▶ TASK GOAL:
Output all of the data below exactly as given.

▶ DATA LINES:
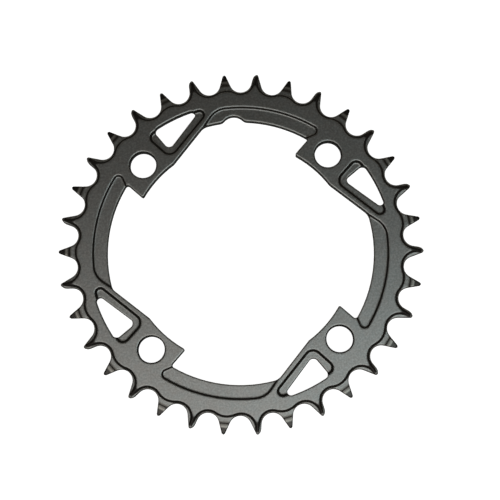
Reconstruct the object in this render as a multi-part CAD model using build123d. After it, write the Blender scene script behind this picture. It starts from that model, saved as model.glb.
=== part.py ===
"""Bicycle chainring: one flat ring with narrow and wide teeth in turn.

The ring lies flat, front face up (+Z), back face on z = 0, axis on Z.
The four bolt holes stand at 45 degrees to X and Y.
"""
import os
from math import atan2, cos, degrees, radians, sin, sqrt, tan

from build123d import *

# Teeth and chain
TEETH = 34
PITCH = 12.7
SEAT_RADIUS = 4.42
TIP_HEIGHT = 3.2
WIDE_TOOTH_ANGLE = -3.15

# Flank angles from the tooth axis, in degrees
NARROW_LEAN = 19.0
WIDE_LEAN_GENTLE = 20.5
WIDE_LEAN_STEEP = 9.0
WIDE_TIP_RADIUS = 0.6
WIDE_SHOULDER_RADIUS = 2.6
TIP_FLATS = 2

# Thicknesses
THICKNESS = 3.9
PLATE_THICKNESS = 2.1
NARROW_STEP = 0.3

# Relief around the teeth, measured from the pitch circle
RELIEF_STEEP_RADIUS = 4.85
RELIEF_STEEP_LEAN = 15.0
RELIEF_GENTLE_RADIUS = 5.45
RELIEF_GENTLE_SIDE = 0.29
RELIEF_GENTLE_RISE = 0.72
BULGE_DROP = 3.37
NARROW_STEP_DROP = 1.35
NARROW_BEVEL_RISE = 0.4
NARROW_TIP_THICKNESS = 0.7
WIDE_BEVEL_DROP = 0.5
WIDE_BEVEL_ANGLE = 16.0

# Ring body
RIM_DROP = 16.2

# Bolt holes
BOLT_CIRCLE = 104.0
BOLT_HOLES = 4
BOLT_HOLE = 10.4
BOLT_CHAMFER = 0.4

# Tabs that carry the bolt holes, measured from the hole centre
TAB_DEPTH = 7.72
TAB_WIDTH = 9.75
TAB_END_LEAN = 1.0
TAB_HEEL = 8.6
TAB_SPIKE_RADIUS = 0.6
TAB_ROOT_RADIUS = 1.0
TAB_JOIN_DROP = 7.5
SPOKE_LEAN = 4.0
SPOKE_ROOT_RADIUS = 5.0

# Shallow pockets in the front face
POCKET_DEPTH = 0.7
POCKET_DROP = 10.4
POCKET_END_SHIFT = 10.1
POCKET_END_LEAN = 25.0
POCKET_END_RADIUS = 2.2
POCKET_RUN_LEAN = 8.7
POCKET_RUN_RADIUS = 8.5

# Windows
WINDOW_DROP = 8.75
WINDOW_SIDE = 11.6
WINDOW_FLOOR = 3.5
WINDOW_LEANS = (8.0, 5.2)
WINDOW_RADII = (2.0, 2.0, 1.5)
LEDGE_DEPTH = 0.95
LEDGE_DROP = 9.15
LEDGE_SIDE_WIDTH = 2.6
LEDGE_FLOOR_WIDTH = 3.1
LEDGE_LEANS = (0.0, 3.3)
LEDGE_RADII = (2.9, 3.8, 2.3)
CORNER_SHARE = 0.285

# Scoop in the inner rim
SCOOP_GAP = 12.2
SCOOP_RADIUS = 5.0
SCOOP_DEPTH = 2.2
SCOOP_SHOULDER = 3.0

# How far cuts run past the part
OVERRUN = 4.0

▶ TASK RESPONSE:
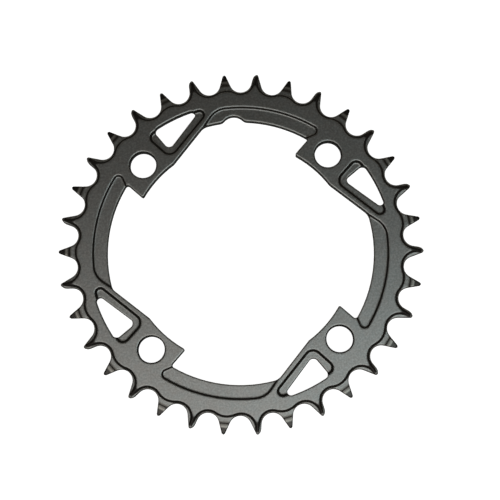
Reconstruct the object in this render as a multi-part CAD model using build123d. After it, write the Blender scene script behind this picture. It starts from that model, saved as model.glb.
=== part.py ===
"""Bicycle chainring: one flat ring with narrow and wide teeth in turn.

The ring lies flat, front face up (+Z), back face on z = 0, axis on Z.
The four bolt holes stand at 45 degrees to X and Y.
"""
import os
from math import atan2, cos, degrees, radians, sin, sqrt, tan

from build123d import *

# Teeth and chain
TEETH = 34
PITCH = 12.7
SEAT_RADIUS = 4.42
TIP_HEIGHT = 3.2
WIDE_TOOTH_ANGLE = -3.15

# Flank angles from the tooth axis, in degrees
NARROW_LEAN = 19.0
WIDE_LEAN_GENTLE = 20.5
WIDE_LEAN_STEEP = 9.0
WIDE_TIP_RADIUS = 0.6
WIDE_SHOULDER_RADIUS = 2.6
TIP_FLATS = 2

# Thicknesses
THICKNESS = 3.9
PLATE_THICKNESS = 2.1
NARROW_STEP = 0.3

# Relief around the teeth, measured from the pitch circle
RELIEF_STEEP_RADIUS = 4.85
RELIEF_STEEP_LEAN = 15.0
RELIEF_GENTLE_RADIUS = 5.45
RELIEF_GENTLE_SIDE = 0.29
RELIEF_GENTLE_RISE = 0.72
BULGE_DROP = 3.37
NARROW_STEP_DROP = 1.35
NARROW_BEVEL_RISE = 0.4
NARROW_TIP_THICKNESS = 0.7
WIDE_BEVEL_DROP = 0.5
WIDE_BEVEL_ANGLE = 16.0

# Ring body
RIM_DROP = 16.2

# Bolt holes
BOLT_CIRCLE = 104.0
BOLT_HOLES = 4
BOLT_HOLE = 10.4
BOLT_CHAMFER = 0.4

# Tabs that carry the bolt holes, measured from the hole centre
TAB_DEPTH = 7.72
TAB_WIDTH = 9.75
TAB_END_LEAN = 1.0
TAB_HEEL = 8.6
TAB_SPIKE_RADIUS = 0.6
TAB_ROOT_RADIUS = 1.0
TAB_JOIN_DROP = 7.5
SPOKE_LEAN = 4.0
SPOKE_ROOT_RADIUS = 5.0

# Shallow pockets in the front face
POCKET_DEPTH = 0.7
POCKET_DROP = 10.4
POCKET_END_SHIFT = 10.1
POCKET_END_LEAN = 25.0
POCKET_END_RADIUS = 2.2
POCKET_RUN_LEAN = 8.7
POCKET_RUN_RADIUS = 8.5

# Windows
WINDOW_DROP = 8.75
WINDOW_SIDE = 11.6
WINDOW_FLOOR = 3.5
WINDOW_LEANS = (8.0, 5.2)
WINDOW_RADII = (2.0, 2.0, 1.5)
LEDGE_DEPTH = 0.95
LEDGE_DROP = 9.15
LEDGE_SIDE_WIDTH = 2.6
LEDGE_FLOOR_WIDTH = 3.1
LEDGE_LEANS = (0.0, 3.3)
LEDGE_RADII = (2.9, 3.8, 2.3)
CORNER_SHARE = 0.285

# Scoop in the inner rim
SCOOP_GAP = 12.2
SCOOP_RADIUS = 5.0
SCOOP_DEPTH = 2.2
SCOOP_SHOULDER = 3.0

# How far cuts run past the part
OVERRUN = 4.0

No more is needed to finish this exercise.